Cooperative commercialization has an additional impact. When larger corporations can draw on creativity from outside the company and pick the most promising ideas at a later stage, they can cut their most speculative research and development activities and rely on the fruits of smaller start-ups’ research. This allows innovative activity to be better allocated to those organizations most suited to it. Similarly, for start-ups, there is no need to displace large corporations to be entrepreneurial when you can sell your innovation to them. Just as easy international trade allows businesses to allocate production across countries to maximize productivity, a market for ideas can allow fruitful exchanges to take place between different types of companies.
The Current Challenge
Financial crises mean that capital flows away from risk. In industries where the dynamic of cooperative commercialization is common, that flight from risk is a flight away from entrepreneurship. Even though the financial crisis truly accelerated only in the latter half of 2008, the number of U.S. companies with venture capital backing that were acquired in 2008 decreased almost 28% from the previous year. (See “Number of Venture-Backed U.S. Companies Sold”) On a quarterly basis, the collapse was starker, with more than 70 acquisitions taking place in each of the first three quarters of 2008, yet only 37 in the fourth quarter.
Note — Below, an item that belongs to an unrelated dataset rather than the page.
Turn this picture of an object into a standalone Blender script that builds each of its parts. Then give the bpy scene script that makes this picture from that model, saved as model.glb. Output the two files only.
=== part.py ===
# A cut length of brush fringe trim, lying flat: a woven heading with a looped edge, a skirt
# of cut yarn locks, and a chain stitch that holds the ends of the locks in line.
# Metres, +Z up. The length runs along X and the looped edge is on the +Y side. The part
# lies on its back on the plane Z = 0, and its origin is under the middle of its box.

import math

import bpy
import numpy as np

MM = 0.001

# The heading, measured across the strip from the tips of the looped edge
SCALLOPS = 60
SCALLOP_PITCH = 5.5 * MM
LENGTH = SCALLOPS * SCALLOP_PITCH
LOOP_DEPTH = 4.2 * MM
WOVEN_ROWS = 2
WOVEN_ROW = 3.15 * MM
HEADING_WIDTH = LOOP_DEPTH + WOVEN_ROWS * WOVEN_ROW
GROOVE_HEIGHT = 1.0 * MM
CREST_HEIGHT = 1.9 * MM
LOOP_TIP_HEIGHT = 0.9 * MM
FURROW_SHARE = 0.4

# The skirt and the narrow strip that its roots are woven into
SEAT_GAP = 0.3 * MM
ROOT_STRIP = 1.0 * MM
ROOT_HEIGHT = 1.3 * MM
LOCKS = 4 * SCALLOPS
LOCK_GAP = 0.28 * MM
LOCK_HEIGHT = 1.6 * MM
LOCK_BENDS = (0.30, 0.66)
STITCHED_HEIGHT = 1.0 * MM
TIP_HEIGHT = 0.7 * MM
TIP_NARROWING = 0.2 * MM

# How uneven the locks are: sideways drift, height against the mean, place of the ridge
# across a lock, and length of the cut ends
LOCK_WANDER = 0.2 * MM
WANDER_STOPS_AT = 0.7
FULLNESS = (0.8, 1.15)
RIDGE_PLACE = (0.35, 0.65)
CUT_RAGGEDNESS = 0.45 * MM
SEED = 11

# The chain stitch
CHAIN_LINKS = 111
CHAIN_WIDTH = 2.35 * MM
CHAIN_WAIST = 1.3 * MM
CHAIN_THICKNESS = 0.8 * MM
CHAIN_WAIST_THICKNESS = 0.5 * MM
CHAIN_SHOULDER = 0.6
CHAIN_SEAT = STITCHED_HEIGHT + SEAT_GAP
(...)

At the same time, initial public offerings on U.S. exchanges of companies with backing from U.S. venture capitalists all but disappeared—dropping from 86 such IPOs in 2007 to only 6 in 2008. With fewer viable exit strategies, would-be company founders—and venture capitalists—may find technology start-ups less attractive.
In many circles, governmental attention has been concentrated on large enterprises—banks, auto companies and the like—and the need to ensure their continued survival. However, in technologically dynamic industries, overlooking the role of smaller companies is worrisome. Put simply, the ongoing engine of creativity that technology start-ups supply is what we need to preserve economic growth beyond the next few years.
I do not want to suggest bailouts for entrepreneurs as a policy solution; it is simply too difficult for governments to pick winners among technology start-ups. Instead, this may be a time for a renewed effort in programs that assist entrepreneurial technology companies in general; one example is the Small Business Innovation Research (SBIR) grant program in the United States, which increases such companies’ access to early-stage capital. In the long run, the liquidity of our knowledge capital is just as important an outcome as the liquidity of our financial markets.